▶ _Given task_: Starting at the top of the entries below, set down each line exactly as written, and stop after the line containing "between neighbouring pieces".

▶ _Available data_:
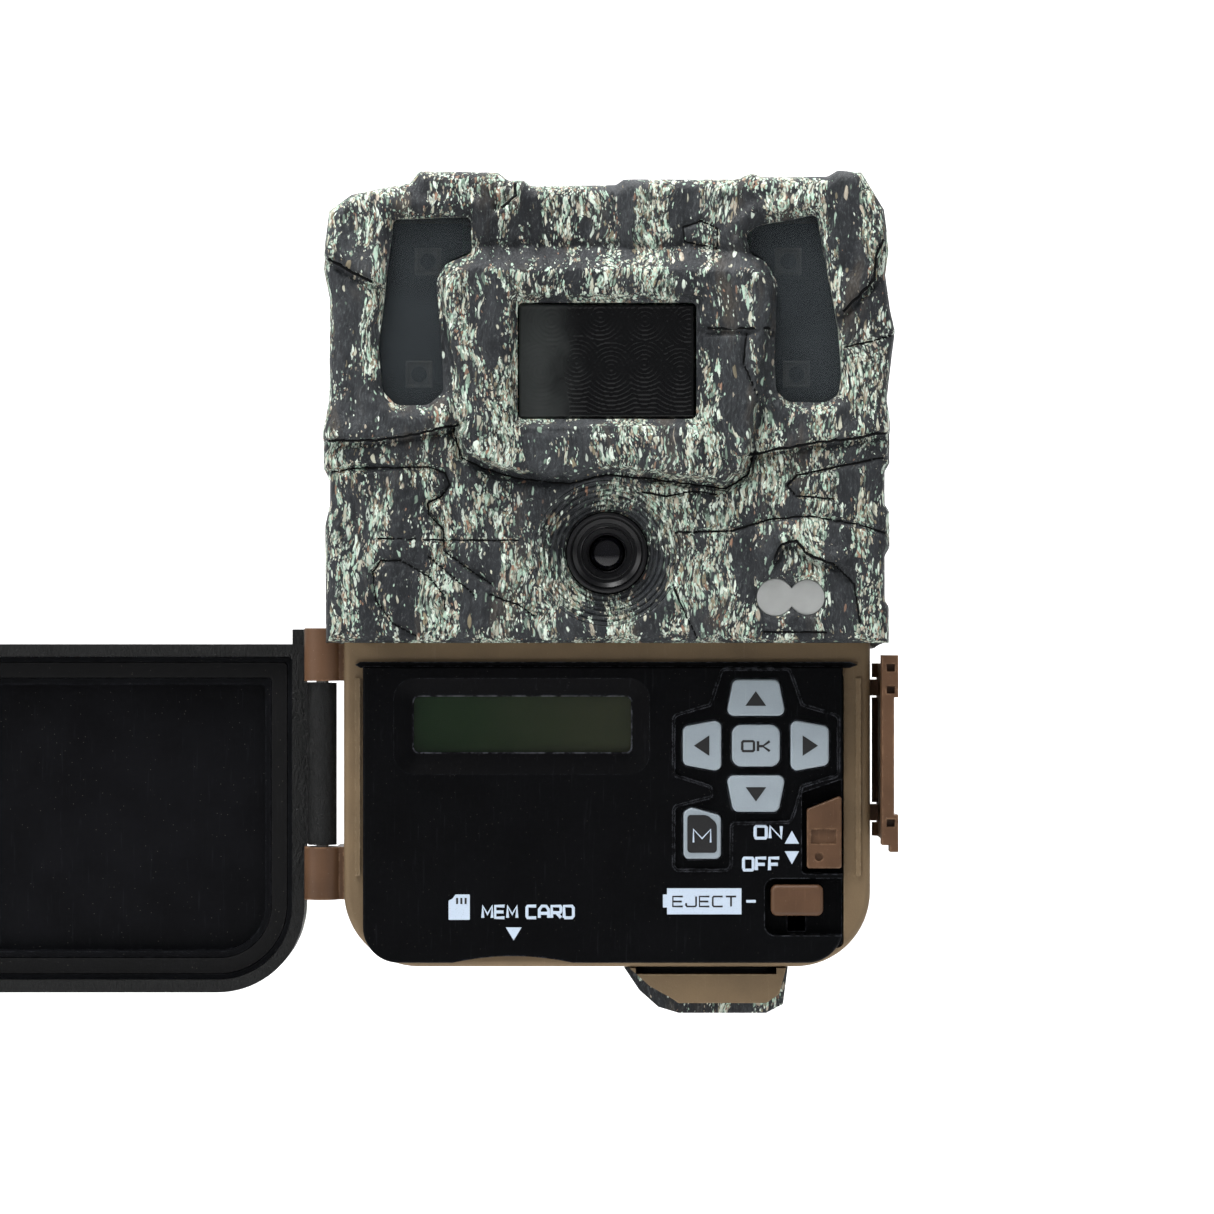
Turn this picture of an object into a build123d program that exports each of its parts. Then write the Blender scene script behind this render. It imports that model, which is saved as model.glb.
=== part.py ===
"""A compact trail camera: bark-pattern casing, drop-out battery tray and a hinged door over the controls.

Frame: origin at the mouth of the threaded socket in the tree bracket, +X to the right as seen by somebody
facing the lens, +Y back towards the tree, +Z up. Millimetres. The door is written standing fully open.
"""

import math
import os

from build123d import *

# ---------------------------------------------------------------- driving dimensions
HALF_WIDTH = 41.0  # widest half width of the patterned casing
HOUSING_HALF_WIDTH = 38.5
WALL = 2.0
GAP = 0.2  # clearance between neighbouring pieces

# depth planes, from the tree towards the front
BACK_Y = -8.5  # back face of the rear shell
BACK_CHAMFER = 1.6
SPLIT_Y = -38.0  # where rear shell and housing meet
FLANGE_Y = -65.0  # face of the housing that the door closes on
PANEL_Y = -66.5  # face of the control panel
FRONT_Y = -73.0  # front face of front cover and closed door
ISLAND_Y = -75.5  # face of the raised surround of the sensor window

# heights
COVER_BOTTOM_Z = 15.0
HOUSING_BOTTOM_Z = -32.4
HOUSING_TOP_Z = 78.6
CAP_BOTTOM_Z = -39.3
LENS_Z = 28.0
WINDOW_Z = 55.7
LIGHT_Z = 21.6
LIGHT_X = 26.6

# door hinge and latch
HINGE_X, HINGE_Y = -41.7, -63.0
KNUCKLE_R = 2.65
BARREL_R = 2.1
PIN_R = 0.9
KNUCKLE_SPANS = [(9.4, 17.1), (-22.6, -14.9)]
BARREL_SPAN = (-14.6, 9.1)
DOOR_TOP_Z, DOOR_BOTTOM_Z = 14.7, -36.5
DOOR_LEFT_X, DOOR_RIGHT_X = -38.9, 39.4
DOOR_RIM_Y = -65.3
SEAL_Y = -66.8  # face of the door's seal when it is shut over the panel
DOOR_WALL = 1.8
LATCH_SPAN = (-15.3, 13.2)
LATCH_PIVOT_X, LATCH_PIVOT_Y = 41.0, -51.0
LATCH_PIN_R = 0.8

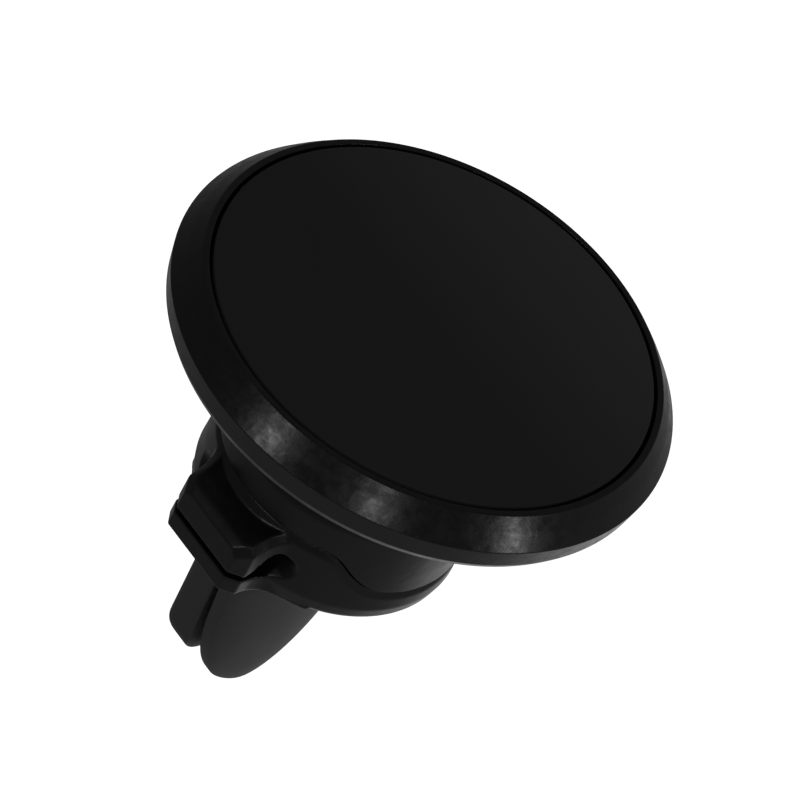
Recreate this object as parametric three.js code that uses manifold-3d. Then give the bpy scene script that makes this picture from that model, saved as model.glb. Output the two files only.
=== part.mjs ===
// Magnetic car phone mount that clips onto a vent blade.
// A round magnetic head sits on a ball stud, the ball turns in a socket inside a two-piece drum,
// and two sprung rubber-covered jaws under the drum grip the blade. A cable clip stands out of the drum.
// Units are millimetres. +Z is up, +Y points into the vent and the phone face looks along -Y.
// The origin is on the ball's axis, between the jaws, where the blade is gripped.
import * as THREE from "three";
import { mergeVertices } from "three/addons/utils/BufferGeometryUtils.js";
import Module from "manifold-3d";

const wasm = await Module();
wasm.setup();

// Depths are measured along +Y from the phone face. The head and the socket lie round the Y axis.
const GRIP_DEPTH = 48;
const FIT = 0.1; // between pieces that lie on each other
const GAP = 0.25; // between neighbouring shells

const FINE = 48; // segments round a large circle
const MEDIUM = 28;
const SMALL = 12;

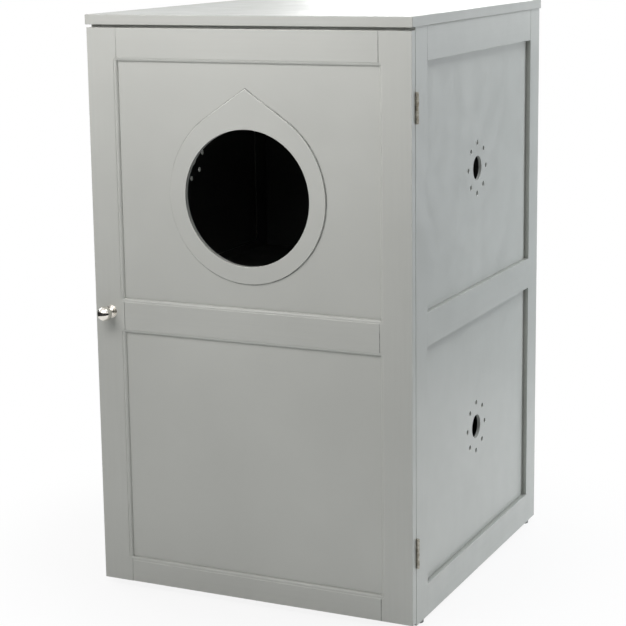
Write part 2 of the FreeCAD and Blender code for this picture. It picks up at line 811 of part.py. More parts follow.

▶ _Solution_:
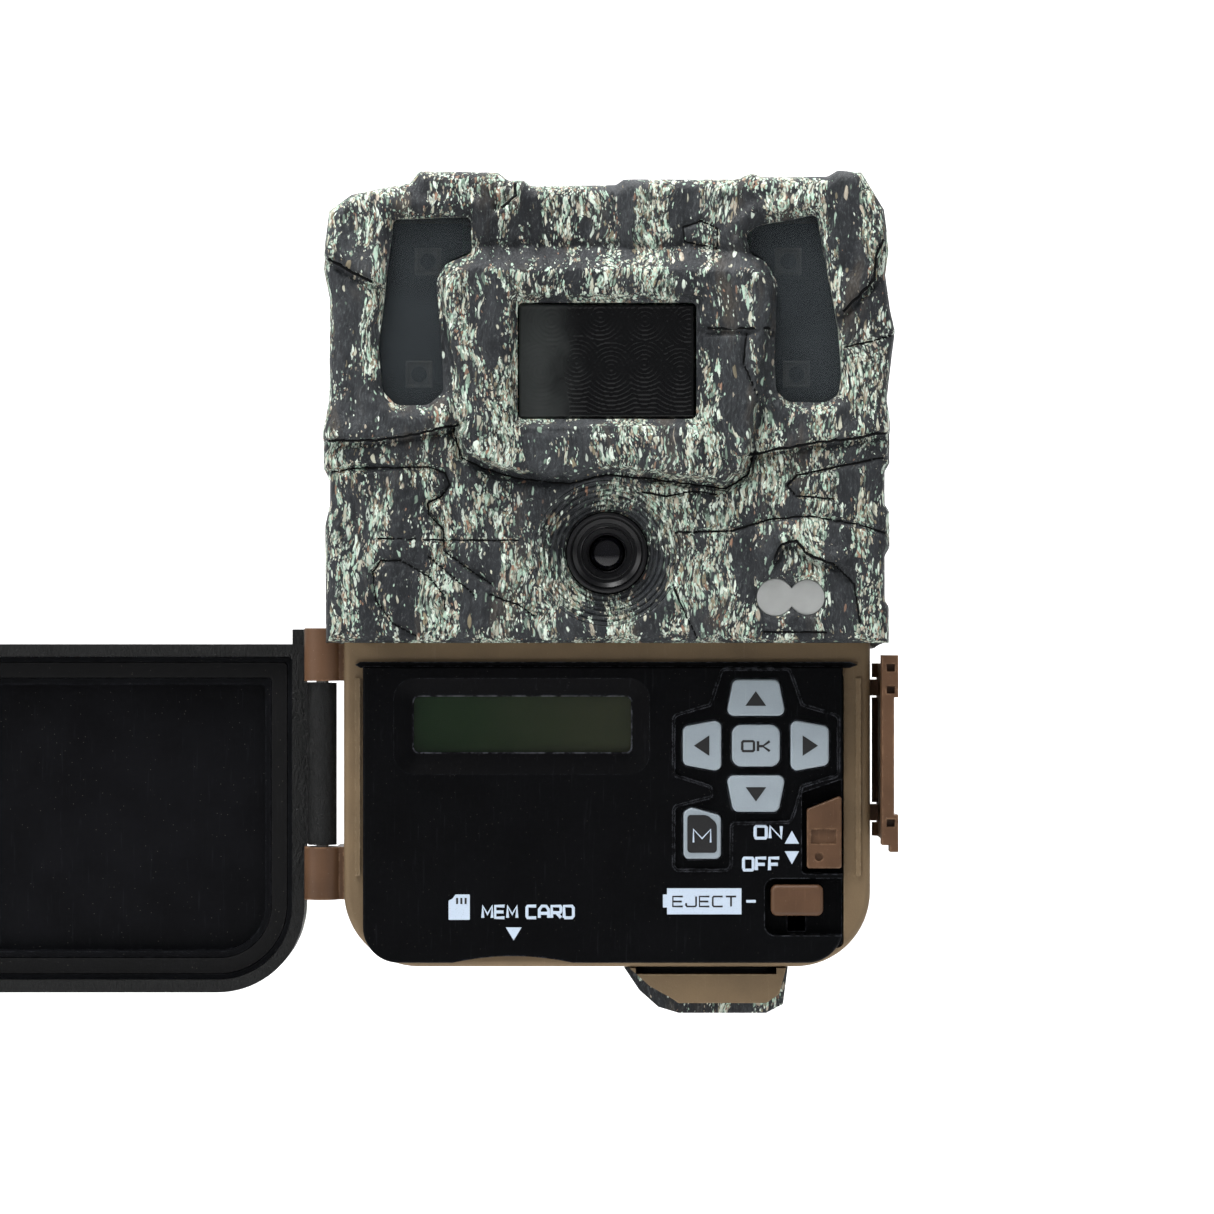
Turn this picture of an object into a build123d program that exports each of its parts. Then write the Blender scene script behind this render. It imports that model, which is saved as model.glb.
=== part.py ===
"""A compact trail camera: bark-pattern casing, drop-out battery tray and a hinged door over the controls.

Frame: origin at the mouth of the threaded socket in the tree bracket, +X to the right as seen by somebody
facing the lens, +Y back towards the tree, +Z up. Millimetres. The door is written standing fully open.
"""

import math
import os

from build123d import *

# ---------------------------------------------------------------- driving dimensions
HALF_WIDTH = 41.0  # widest half width of the patterned casing
HOUSING_HALF_WIDTH = 38.5
WALL = 2.0
GAP = 0.2  # clearance between neighbouring pieces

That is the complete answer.